### Set exercise
From the listing below, select every line where the word "joints" appears.

### Records for processing
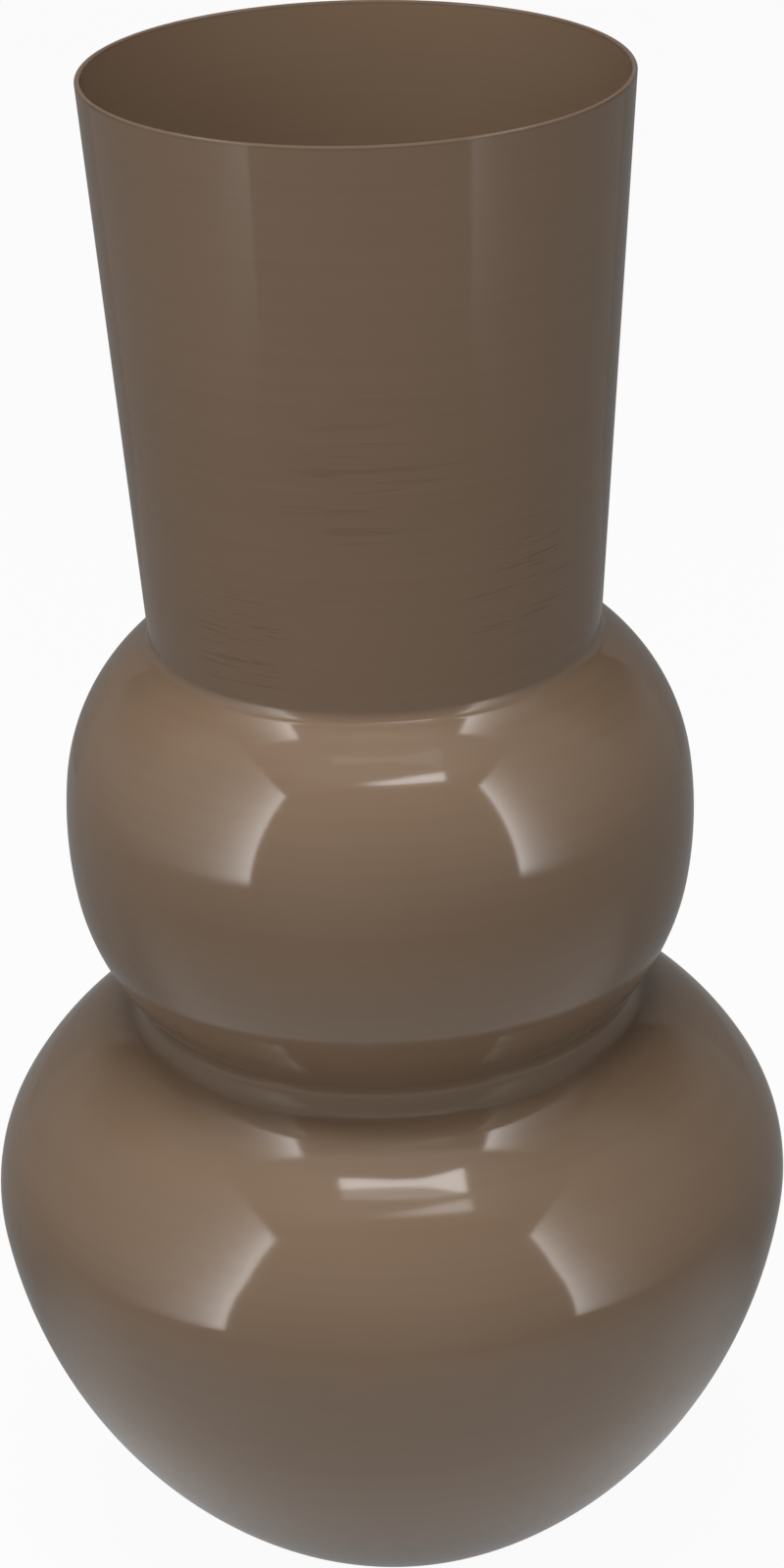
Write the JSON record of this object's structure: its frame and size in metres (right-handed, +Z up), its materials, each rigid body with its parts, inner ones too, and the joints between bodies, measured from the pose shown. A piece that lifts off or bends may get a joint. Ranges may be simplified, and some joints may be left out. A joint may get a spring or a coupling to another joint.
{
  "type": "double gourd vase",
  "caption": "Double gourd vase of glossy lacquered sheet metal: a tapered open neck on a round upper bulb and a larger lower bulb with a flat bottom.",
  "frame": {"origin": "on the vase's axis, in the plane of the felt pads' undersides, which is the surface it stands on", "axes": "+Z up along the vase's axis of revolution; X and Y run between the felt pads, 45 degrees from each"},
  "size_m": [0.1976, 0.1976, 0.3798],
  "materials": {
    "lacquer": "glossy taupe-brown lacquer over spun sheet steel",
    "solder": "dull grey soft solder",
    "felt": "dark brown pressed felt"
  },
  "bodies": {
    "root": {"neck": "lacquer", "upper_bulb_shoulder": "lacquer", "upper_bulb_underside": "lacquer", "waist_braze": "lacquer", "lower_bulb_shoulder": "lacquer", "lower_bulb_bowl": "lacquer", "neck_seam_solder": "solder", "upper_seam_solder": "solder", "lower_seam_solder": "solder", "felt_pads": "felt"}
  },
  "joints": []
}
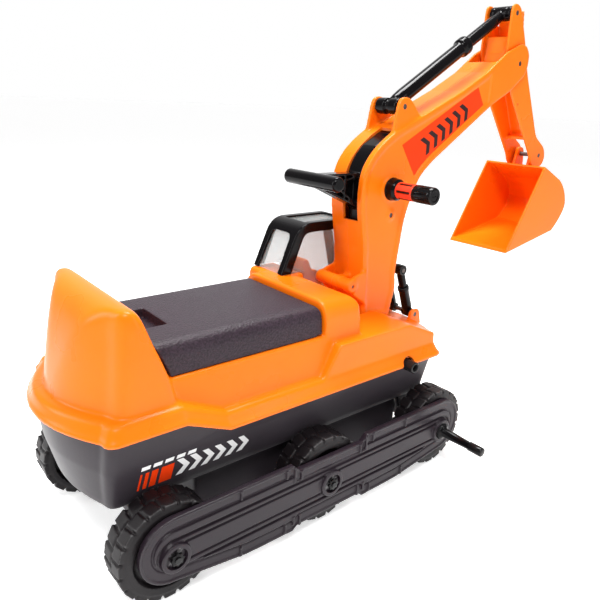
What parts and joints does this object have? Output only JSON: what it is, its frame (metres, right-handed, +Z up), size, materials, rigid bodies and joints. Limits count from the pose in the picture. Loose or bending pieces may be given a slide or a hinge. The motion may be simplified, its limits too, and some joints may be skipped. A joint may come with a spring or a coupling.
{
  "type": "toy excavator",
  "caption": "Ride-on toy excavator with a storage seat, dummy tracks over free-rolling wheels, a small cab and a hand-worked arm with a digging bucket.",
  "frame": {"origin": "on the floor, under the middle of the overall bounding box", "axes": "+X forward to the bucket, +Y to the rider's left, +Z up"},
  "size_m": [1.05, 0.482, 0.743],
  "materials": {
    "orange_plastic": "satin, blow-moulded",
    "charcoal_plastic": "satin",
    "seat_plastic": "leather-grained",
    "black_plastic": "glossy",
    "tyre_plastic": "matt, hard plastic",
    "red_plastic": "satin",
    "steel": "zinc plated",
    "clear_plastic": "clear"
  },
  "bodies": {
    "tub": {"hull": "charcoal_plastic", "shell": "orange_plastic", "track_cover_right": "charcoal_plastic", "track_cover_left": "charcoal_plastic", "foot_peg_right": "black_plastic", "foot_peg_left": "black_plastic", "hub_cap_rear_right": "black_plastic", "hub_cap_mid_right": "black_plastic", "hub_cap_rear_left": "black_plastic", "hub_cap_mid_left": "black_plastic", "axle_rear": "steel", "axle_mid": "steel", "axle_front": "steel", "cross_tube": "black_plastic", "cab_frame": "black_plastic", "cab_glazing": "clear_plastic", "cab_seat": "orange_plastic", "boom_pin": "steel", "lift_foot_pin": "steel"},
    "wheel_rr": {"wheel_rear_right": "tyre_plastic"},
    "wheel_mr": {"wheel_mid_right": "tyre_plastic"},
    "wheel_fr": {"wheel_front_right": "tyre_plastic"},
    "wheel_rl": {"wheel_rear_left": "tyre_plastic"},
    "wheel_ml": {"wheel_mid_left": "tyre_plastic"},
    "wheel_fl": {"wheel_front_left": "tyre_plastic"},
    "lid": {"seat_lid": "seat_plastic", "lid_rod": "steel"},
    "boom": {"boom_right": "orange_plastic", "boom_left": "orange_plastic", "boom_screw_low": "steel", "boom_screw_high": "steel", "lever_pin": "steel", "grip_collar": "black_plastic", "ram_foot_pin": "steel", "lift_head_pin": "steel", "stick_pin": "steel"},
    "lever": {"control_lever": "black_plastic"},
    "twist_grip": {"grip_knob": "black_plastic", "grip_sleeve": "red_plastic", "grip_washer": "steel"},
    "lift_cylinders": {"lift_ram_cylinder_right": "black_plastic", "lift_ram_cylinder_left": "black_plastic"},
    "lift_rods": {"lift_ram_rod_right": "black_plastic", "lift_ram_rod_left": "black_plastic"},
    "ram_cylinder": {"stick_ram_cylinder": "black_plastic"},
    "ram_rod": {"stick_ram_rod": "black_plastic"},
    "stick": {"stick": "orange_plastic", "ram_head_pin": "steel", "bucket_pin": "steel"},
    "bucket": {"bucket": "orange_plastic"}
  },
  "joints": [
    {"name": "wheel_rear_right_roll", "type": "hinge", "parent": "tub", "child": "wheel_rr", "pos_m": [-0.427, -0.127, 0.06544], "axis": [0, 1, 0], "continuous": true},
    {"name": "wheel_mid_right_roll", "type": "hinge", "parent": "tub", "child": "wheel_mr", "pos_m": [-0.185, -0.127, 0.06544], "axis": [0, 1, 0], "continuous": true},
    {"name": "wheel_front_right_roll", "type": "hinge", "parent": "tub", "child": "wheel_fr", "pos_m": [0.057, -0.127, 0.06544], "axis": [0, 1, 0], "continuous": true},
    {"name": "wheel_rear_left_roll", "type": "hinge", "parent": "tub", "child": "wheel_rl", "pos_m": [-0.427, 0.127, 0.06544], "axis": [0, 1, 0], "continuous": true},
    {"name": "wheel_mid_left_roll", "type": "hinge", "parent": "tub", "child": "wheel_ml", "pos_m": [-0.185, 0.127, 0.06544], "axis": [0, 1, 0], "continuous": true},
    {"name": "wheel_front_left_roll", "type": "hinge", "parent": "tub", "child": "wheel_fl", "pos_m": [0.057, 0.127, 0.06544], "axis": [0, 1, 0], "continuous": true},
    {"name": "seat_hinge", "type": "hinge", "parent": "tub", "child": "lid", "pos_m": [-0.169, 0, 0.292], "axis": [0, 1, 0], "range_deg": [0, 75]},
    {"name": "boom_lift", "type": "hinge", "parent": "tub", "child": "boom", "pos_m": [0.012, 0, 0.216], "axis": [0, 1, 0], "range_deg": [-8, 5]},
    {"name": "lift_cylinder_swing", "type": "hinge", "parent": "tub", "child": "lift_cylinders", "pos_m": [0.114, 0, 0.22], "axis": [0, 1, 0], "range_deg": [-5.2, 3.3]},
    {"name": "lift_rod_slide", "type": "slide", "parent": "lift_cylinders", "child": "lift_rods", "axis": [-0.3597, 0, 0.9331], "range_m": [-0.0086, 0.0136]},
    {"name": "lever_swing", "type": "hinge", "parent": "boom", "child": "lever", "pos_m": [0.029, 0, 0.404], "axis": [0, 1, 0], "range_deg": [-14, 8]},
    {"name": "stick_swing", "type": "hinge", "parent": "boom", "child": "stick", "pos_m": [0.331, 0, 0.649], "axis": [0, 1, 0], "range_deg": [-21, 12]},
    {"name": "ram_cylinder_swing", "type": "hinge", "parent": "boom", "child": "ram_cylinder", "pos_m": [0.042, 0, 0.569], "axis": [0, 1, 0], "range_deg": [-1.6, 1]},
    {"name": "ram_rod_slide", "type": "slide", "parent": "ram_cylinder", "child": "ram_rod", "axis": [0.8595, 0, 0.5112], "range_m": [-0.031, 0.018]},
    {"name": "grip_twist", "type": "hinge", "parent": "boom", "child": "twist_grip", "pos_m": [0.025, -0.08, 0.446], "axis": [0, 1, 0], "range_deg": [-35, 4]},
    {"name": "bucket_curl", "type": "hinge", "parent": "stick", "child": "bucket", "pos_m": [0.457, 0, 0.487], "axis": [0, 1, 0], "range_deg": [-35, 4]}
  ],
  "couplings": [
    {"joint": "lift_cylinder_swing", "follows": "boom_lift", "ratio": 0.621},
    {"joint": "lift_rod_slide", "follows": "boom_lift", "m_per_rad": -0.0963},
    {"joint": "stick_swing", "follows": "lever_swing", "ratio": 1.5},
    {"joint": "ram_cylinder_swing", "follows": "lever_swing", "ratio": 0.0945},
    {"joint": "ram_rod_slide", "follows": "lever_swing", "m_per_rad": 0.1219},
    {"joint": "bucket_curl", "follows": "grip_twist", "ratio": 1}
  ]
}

### Correct answer
Write the JSON record of this object's structure: its frame and size in metres (right-handed, +Z up), its materials, each rigid body with its parts, inner ones too, and the joints between bodies, measured from the pose shown. A piece that lifts off or bends may get a joint. Ranges may be simplified, and some joints may be left out. A joint may get a spring or a coupling to another joint.
  "joints": []
What parts and joints does this object have? Output only JSON: what it is, its frame (metres, right-handed, +Z up), size, materials, rigid bodies and joints. Limits count from the pose in the picture. Loose or bending pieces may be given a slide or a hinge. The motion may be simplified, its limits too, and some joints may be skipped. A joint may come with a spring or a coupling.
  "joints": [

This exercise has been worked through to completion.